Further, if you use a still camera on continuous at high speed, only the first frame is chosen by you- if the shutter lag is short enough.
So a situation has existed for many years in which the camera itself could claim copyright of an image precisely because the photographer had already abnegated control to it by using contininuous.
In addition, we do neither dress or pose our subjects. We do not create their surroundings, or the graphics and advertising hoardings in trhe background either, though we "choose" all of these elements, and our view of other copyrighted designs like buildings, when we take pictures.
Our images therefore are an hommage to life as we see it; but not as we have "created" it, and so noone claiming to be a photographer is original in any sense at all,
And I have taken several good shots with my eyes closed!
So being Googleyed is just as plagiaristic and unoriginal.
This is great because photographic magazines have no further grounds for refusing to publish street shots which include all or any of the above, as such images no longer provide publishers lawyers with valid grounds to refuse to publish our "art", either in print, or online, even if these images are derived from Google or the real western world, inhabited, as it is by teams of shylocks; hoards of them, oh yes.
I had an experience with regard to copyright taking pictures of an arcade entrance several years ago.

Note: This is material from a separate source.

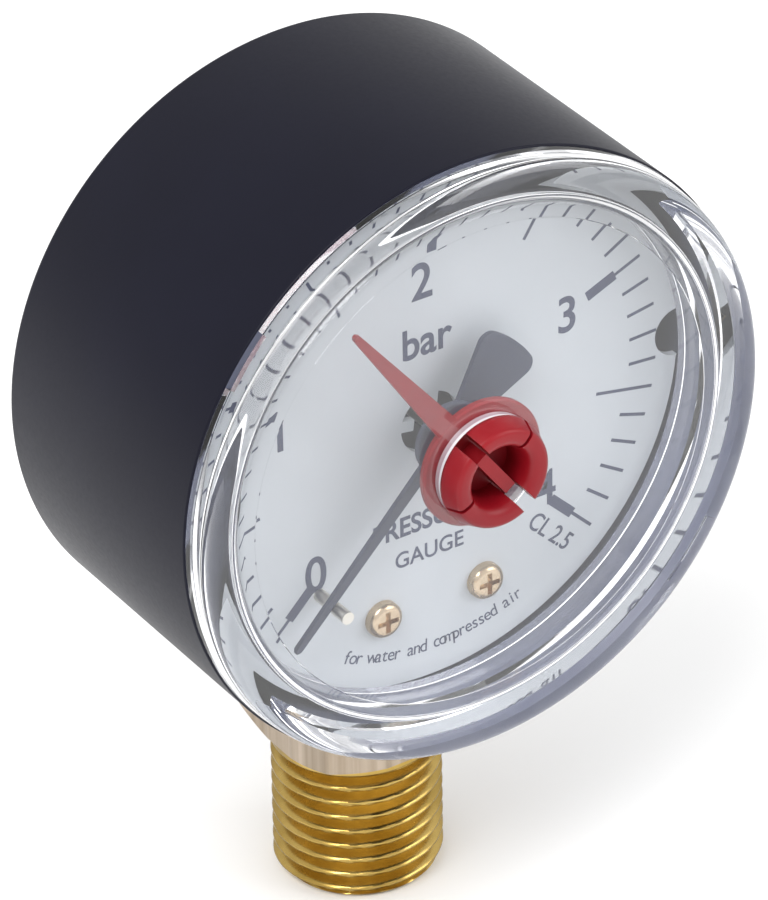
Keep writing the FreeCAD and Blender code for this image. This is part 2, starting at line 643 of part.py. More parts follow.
def set_hand():
    """Hub disc, blade and the four snap fingers that stand through the window's hole."""
    back = disc(SET_HUB, SET_HUB_LAYER)
    hub_front = SET_HUB_LAYER[0]
    barb = WINDOW_FRONT - 0.15
    shoulder, crest = KNOB_FRONT + 0.3, KNOB_FRONT
    fingers = turned([
        (KNOB_BORE, hub_front), (KNOB_NECK, hub_front), (KNOB_NECK, barb), (KNOB_BARB, barb),
        (KNOB_BARB, barb - 0.35), (KNOB_SHOULDER + 0.3, barb - 1.0), (KNOB_SHOULDER, shoulder),
        (KNOB_SHOULDER - 0.4, crest), (KNOB_MOUTH + 0.3, crest), (KNOB_MOUTH, crest + 0.1),
        (KNOB_BORE + 0.1, crest + 0.5), (KNOB_BORE, crest + 1.2),
    ])
    long_slot = Part.makeBox(KNOB_SLOT, 10, 20, at(-KNOB_SLOT / 2, -10, KNOB_FLOOR - 10))
    split = Part.makeBox(KNOB_SPLIT, 10, 10, at(-KNOB_SPLIT / 2, 0, KNOB_FLOOR - 10))
    fingers = fingers.cut([long_slot] + [about_axis(split, a) for a in SPLIT_ANGLES])
    floor = disc(KNOB_BORE, (KNOB_FLOOR, hub_front))
    web = Part.makeBox(WEB_WIDTH, hub_front - KNOB_WEB, WEB_LENGTH,
                       at(-WEB_WIDTH / 2, -WEB_LENGTH / 2, KNOB_WEB))
    blade = slab([(-1.0, 4.0), (-0.25, SET_HAND_TIP - 0.2), (0.0, SET_HAND_TIP), (0.25, SET_HAND_TIP - 0.2),
                  (1.0, 4.0)], SET_BLADE_LAYER)
    return about_axis(back.fuse([fingers, floor, web, blade]).removeSplitter(), SET_HAND_AT)


# ---------------------------------------------------------------- write the pieces
PIECES = {
    "case": case, "window": window, "dial": dial, "dial_screws": dial_screws, "stop_pin": stop_pin,
    "stem": stem, "case_screws": case_screws, "bourdon_tube": bourdon_tube, "tube_tip": tube_tip,
    "tip_pin": tip_pin, "link": link, "lever_pin": lever_pin_piece, "sector_gear": sector_gear,
    "sector_arbor": sector_arbor, "pinion": pinion, "front_plate": front_plate, "back_plate": back_plate,
    "pillars": pillars, "plate_screws": plate_screws, "mounting_screws": mounting_screws,
    "hairspring": hairspring, "hairspring_collet": hairspring_collet, "hairspring_stud": hairspring_stud,
    "pointer": pointer, "pointer_hub": pointer_hub, "set_hand": set_hand,
}

os.makedirs("parts", exist_ok=True)
for name, make in PIECES.items():
    shape = make()
    if not shape.isValid():
        raise ValueError(name + " is not a valid shape")
    print(name, len(shape.Solids), round(shape.Volume, 2))
    shape.exportStep("parts/" + name + ".step")
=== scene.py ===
import math

import bmesh
import bpy
import numpy as np
from mathutils import Matrix, Vector


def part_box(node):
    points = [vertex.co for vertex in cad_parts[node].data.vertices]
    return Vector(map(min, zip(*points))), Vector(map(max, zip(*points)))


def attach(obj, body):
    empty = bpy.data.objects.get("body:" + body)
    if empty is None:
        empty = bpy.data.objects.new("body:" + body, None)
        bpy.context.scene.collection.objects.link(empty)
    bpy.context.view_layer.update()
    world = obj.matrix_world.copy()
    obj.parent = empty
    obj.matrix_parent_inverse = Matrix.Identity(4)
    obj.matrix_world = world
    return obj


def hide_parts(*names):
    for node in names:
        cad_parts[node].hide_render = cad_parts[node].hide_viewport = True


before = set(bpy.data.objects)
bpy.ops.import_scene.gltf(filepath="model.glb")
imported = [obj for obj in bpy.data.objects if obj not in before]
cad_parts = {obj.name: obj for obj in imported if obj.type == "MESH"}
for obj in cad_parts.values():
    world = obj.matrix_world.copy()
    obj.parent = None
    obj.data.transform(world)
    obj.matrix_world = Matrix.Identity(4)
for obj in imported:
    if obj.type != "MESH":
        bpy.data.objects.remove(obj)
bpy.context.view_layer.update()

MM = 0.001

# ---------------------------------------------------------------- places taken from the frame
case_low, case_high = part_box("case")
window_low, window_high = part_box("window")
dial_low, dial_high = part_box("dial")
stem_low, stem_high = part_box("stem")
pointer_low, pointer_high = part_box("pointer")
set_low, set_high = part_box("set_hand")

CENTRE = (case_low.z + case_high.z) / 2          # height of the case axis
CASE_RADIUS = (case_high.x - case_low.x) / 2
CASE_FRONT = case_low.y
CASE_BACK = case_high.y
WINDOW_RADIUS = (window_high.x - window_low.x) / 2
WINDOW_FRONT = window_low.y
DIAL_FRONT = dial_low.y
DIAL_THICK = dial_high.y - dial_low.y
DIAL_RADIUS = (dial_high.z - dial_low.z) / 2
KNOB_FRONT = set_low.y
SQUARE_HALF = (stem_high.x - stem_low.x) / 2

# ---------------------------------------------------------------- sizes of the details, in millimetres
CASE_WALL = 1.56
CASE_FLOOR = 1.6              # thickness of the case's back
CASE_SHOULDER = 7.46          # the barrel ends here and slants to the back
CASE_BEVEL = 2.0
CASE_MOUTH = 0.64             # bevel at the mouth
FLOOR_CORNER = 1.0
FRONT_ROUND = 0.15            # roundings of the case's outer edges
SHOULDER_ROUND = 0.5
SHOULDER_SETBACK = 0.21
BACK_ROUND = 0.8
BACK_INSET = 0.6
STEM_GAP = 0.08               # between the stem's square and the case's hole
STEM_HOLE_TOP = 21.0          # below the case axis

PANE = 1.5                    # thickness of the window's pane
DRAFT = 6.0                   # of the window's walls
CORNER_WIDE = 1.6             # the outer front corner is a quarter ellipse
CORNER_DEEP = 0.95
CORNER_STEPS = 24
STEP_WIDE = 0.06              # small step at the edge of the pane's flat back
STEP_DEEP = 0.04
CONE_START = 19.55            # the pane's back leans back from here
CONE_TILT = 5.0
FILLET_START = 20.4
FILLET = 0.85
FILLET_STEPS = 16
BARREL = 5.0                  # radius of the inner wall's hollow
BARREL_START = 0.19           # behind the seat
BARREL_TURN = 9.0             # degrees that the wall turns in over the hollow
BARREL_STEPS = 8
BEAD_FRONT = -14.9
BEAD_HEIGHT = 0.32
BEAD_LEAD = 0.3
BEAD_LAND = 0.02
SEAT_INNER = 23.5             # the flat seat ends here and a cone leads to the skirt
SEAT_EDGE = 0.04
SKIRT_OUTER = 22.85
SKIRT_LENGTH = 4.3            # from the case's front edge back
SKIRT_CHAMFER = 0.3
HOLE_RADIUS = 4.2
HOLE_CHAMFER = 0.12
WINDOW_COLUMNS = 288
NOTCHES = ((-52.2, 4.6), (128.0, 5.8))    # clock angle and width
NOTCH_DEPTH = 0.5
NOTCH_FLANK = 0.02            # half of a notch's flank, in degrees
NOTCH_CLEAR = 0.3             # no other column closer to the flank, in degrees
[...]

The view had been opened up by the demolition of the buildings opposite, and this view was visible over an across the pile of rubble labourers were clearing away from the site.

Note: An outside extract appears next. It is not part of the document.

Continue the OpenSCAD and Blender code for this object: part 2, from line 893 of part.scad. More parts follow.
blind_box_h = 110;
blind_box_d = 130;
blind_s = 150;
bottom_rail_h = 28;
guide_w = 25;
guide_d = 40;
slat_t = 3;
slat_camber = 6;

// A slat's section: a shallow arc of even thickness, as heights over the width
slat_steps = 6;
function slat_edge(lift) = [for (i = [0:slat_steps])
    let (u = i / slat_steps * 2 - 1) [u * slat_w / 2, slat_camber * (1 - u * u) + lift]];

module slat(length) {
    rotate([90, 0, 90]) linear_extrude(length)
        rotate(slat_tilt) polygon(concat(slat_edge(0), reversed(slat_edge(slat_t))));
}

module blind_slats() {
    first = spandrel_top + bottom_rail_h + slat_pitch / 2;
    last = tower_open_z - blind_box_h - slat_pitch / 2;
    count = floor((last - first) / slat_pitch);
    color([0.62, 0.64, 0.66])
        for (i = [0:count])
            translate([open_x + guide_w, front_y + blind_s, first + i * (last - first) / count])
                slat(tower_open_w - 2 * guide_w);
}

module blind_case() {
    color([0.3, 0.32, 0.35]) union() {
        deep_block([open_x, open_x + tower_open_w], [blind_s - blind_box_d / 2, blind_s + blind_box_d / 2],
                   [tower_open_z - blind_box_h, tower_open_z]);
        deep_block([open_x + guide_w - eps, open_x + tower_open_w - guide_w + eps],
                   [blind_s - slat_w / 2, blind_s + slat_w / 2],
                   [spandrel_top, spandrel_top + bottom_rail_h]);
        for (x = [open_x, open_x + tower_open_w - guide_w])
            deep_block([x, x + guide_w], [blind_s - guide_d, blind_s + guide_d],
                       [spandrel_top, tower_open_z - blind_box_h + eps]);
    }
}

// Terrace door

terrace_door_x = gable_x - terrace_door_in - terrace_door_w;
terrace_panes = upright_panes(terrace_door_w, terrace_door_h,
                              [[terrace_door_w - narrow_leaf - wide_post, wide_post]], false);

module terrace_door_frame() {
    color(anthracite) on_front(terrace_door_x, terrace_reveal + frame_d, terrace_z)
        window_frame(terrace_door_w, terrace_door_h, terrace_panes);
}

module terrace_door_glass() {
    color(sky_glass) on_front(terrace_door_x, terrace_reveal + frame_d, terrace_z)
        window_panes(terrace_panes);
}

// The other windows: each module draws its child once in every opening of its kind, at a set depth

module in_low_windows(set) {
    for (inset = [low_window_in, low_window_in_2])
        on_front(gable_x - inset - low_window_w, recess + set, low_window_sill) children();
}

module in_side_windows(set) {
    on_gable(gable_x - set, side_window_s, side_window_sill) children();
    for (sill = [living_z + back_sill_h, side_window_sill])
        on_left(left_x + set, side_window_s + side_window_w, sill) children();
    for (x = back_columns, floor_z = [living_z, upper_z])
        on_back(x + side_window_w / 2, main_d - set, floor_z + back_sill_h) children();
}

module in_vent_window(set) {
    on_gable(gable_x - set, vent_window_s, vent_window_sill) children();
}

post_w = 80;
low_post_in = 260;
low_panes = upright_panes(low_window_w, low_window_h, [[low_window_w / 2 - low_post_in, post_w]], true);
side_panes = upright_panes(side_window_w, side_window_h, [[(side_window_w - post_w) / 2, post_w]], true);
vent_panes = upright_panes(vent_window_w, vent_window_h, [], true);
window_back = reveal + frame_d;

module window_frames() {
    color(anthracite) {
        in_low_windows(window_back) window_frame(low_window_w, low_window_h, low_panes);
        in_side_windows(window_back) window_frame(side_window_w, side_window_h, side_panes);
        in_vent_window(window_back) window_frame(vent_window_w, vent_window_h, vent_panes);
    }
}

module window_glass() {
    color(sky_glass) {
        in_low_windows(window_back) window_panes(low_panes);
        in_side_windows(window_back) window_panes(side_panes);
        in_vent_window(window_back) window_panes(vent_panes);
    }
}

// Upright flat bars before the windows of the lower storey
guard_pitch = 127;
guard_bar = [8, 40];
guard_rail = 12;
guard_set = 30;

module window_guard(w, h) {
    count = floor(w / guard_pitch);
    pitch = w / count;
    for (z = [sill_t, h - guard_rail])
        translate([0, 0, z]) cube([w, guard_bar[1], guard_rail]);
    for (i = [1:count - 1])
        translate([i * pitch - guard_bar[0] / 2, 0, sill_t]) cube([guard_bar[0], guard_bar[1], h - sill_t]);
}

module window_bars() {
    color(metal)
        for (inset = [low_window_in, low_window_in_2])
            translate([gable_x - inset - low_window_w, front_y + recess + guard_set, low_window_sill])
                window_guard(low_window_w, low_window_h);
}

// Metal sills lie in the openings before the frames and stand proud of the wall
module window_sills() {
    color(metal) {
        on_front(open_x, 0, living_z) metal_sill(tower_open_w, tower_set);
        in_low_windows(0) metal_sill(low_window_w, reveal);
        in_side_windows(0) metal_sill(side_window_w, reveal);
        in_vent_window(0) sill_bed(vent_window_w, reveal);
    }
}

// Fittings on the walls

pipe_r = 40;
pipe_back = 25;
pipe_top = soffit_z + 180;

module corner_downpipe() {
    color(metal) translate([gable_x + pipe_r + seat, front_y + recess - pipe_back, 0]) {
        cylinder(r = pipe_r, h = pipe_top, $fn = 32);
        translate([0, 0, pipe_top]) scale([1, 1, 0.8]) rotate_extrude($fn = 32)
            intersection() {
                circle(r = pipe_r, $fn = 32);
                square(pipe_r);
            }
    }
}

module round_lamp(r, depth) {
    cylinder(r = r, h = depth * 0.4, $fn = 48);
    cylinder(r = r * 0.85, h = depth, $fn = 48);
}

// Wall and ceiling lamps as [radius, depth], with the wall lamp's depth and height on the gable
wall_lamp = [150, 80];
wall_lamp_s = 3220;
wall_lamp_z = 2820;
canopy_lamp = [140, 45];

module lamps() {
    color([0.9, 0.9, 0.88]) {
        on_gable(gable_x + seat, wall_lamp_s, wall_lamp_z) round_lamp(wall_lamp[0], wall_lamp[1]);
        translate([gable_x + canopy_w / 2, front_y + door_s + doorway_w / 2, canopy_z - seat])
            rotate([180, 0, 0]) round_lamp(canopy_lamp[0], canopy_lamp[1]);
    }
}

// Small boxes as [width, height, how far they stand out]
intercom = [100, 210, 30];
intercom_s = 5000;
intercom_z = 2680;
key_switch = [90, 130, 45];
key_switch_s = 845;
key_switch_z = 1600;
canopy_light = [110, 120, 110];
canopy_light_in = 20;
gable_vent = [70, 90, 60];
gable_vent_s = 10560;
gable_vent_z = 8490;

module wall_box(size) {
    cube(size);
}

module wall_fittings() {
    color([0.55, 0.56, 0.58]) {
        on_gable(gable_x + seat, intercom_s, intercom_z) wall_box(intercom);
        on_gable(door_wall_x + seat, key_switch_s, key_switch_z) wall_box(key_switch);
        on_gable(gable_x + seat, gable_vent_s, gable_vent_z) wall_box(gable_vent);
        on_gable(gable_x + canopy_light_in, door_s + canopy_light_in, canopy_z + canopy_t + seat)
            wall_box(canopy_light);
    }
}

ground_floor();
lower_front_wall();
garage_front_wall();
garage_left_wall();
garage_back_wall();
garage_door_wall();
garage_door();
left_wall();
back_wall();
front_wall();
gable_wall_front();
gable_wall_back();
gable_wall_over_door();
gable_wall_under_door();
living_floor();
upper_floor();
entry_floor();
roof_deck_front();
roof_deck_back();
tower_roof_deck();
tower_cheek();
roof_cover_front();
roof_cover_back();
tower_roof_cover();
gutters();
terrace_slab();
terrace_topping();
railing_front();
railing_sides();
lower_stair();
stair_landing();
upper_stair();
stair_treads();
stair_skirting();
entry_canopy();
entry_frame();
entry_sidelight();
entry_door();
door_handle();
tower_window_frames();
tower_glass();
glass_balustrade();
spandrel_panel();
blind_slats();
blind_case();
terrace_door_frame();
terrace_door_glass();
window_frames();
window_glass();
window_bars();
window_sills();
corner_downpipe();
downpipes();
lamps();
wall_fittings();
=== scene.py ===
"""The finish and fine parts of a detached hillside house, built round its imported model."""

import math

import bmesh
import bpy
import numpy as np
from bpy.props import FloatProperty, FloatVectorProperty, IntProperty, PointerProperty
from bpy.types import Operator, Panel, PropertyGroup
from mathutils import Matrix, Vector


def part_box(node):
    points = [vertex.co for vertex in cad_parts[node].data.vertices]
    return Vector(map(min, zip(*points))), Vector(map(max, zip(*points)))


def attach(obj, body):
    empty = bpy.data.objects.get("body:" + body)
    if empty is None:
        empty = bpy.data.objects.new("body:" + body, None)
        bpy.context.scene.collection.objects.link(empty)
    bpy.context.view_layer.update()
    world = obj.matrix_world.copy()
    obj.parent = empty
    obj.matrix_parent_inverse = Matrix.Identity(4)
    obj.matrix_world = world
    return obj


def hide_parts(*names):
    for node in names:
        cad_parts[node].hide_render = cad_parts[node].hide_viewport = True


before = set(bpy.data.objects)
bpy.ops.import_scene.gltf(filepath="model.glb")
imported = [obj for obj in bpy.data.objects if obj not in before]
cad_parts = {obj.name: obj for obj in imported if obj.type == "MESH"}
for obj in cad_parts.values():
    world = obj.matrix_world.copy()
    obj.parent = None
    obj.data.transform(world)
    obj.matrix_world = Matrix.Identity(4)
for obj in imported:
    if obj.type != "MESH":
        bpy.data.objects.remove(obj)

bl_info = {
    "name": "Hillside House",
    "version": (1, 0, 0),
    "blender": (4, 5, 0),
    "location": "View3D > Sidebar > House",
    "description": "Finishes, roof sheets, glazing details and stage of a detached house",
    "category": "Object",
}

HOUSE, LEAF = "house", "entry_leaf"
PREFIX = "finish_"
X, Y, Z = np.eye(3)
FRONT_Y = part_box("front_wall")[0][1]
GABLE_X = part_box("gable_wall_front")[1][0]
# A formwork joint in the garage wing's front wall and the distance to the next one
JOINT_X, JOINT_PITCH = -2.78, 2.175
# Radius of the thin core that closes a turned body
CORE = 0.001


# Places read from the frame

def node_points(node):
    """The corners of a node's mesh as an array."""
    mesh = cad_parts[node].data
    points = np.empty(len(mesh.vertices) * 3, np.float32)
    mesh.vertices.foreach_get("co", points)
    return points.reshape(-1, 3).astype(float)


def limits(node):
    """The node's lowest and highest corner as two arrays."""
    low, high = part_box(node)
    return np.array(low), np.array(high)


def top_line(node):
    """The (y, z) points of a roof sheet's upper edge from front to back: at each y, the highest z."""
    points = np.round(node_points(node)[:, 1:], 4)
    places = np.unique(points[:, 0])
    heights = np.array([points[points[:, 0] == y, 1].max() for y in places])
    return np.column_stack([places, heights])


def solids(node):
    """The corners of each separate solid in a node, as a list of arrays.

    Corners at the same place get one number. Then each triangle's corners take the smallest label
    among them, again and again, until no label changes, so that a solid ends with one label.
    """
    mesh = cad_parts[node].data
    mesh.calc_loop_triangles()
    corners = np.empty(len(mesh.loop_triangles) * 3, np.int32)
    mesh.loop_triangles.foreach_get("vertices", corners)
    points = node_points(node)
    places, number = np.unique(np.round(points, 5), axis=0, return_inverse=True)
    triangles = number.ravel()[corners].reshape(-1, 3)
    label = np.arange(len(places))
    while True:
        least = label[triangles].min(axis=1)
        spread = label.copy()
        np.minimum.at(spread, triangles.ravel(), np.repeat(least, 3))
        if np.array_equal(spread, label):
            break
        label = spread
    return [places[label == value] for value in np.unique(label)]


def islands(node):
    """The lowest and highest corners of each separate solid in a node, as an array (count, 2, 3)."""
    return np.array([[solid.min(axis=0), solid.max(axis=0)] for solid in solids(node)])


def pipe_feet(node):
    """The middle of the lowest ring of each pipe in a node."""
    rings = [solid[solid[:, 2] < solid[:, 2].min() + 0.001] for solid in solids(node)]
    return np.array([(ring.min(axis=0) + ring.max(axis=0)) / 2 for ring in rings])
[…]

After a pause of a few minutes, a "suit" appraoched me to ask what I was doing, and when I told him, he instructed me to leave immediately (although I was standing on the pavement!) because , as he said, his company not only owned the land, but the air above it, such that I had no right to take pictures through their airspace.
Well, the air belongs to noone, and the light that is transmitted through that air, and through air and space by satellite belongs to noone either.
Where, gentlemen, does this leave the copyright claims of the photographer?
We do not have copyright over the light itself that we use, let alone patents for the machinery and software we must employ to create "our" images.
Our copyright is of the creation and the act of creation itself-if we are truly responsible for the choice of the moment and the viewpoint from which the picture was taken.
Such that Google is merely another perfectly valid device for image-making, and we alone must decide the moment of exposure, and the point of view there, as everywhere else.
Ultimately copyright resides with the Creator.....like what made delight ......
BJP'S article in the December 2010 issue on Doug Rickard's A New American Picture presented an interesting idea, however i do not think this approach will or should become a mainstay approach to photojournalism. Harry Gruyaert's tv shots from the 1970's are similar to this new brand of office chair photojournalsim but Gruyaert's work obviously moved on from this. i am not really in the position to know the in's and out's of real world photojournalism and i do find he approach of Rickard's and Wolf's approach interesting to look at, but i really dont think it is photojournalism. I wonder what Eugene Smith would think to it?
Bravo to this brave photojournalist for pushing the envelope and boundaries of what photography is and can be.
It's forward thinking creativity and innovation like this that raises the bar for us all.
Those complaining loudest are probably the ones that are just bitter after having spent all that money on all that Nikon gear.
Change is the photographer's friend.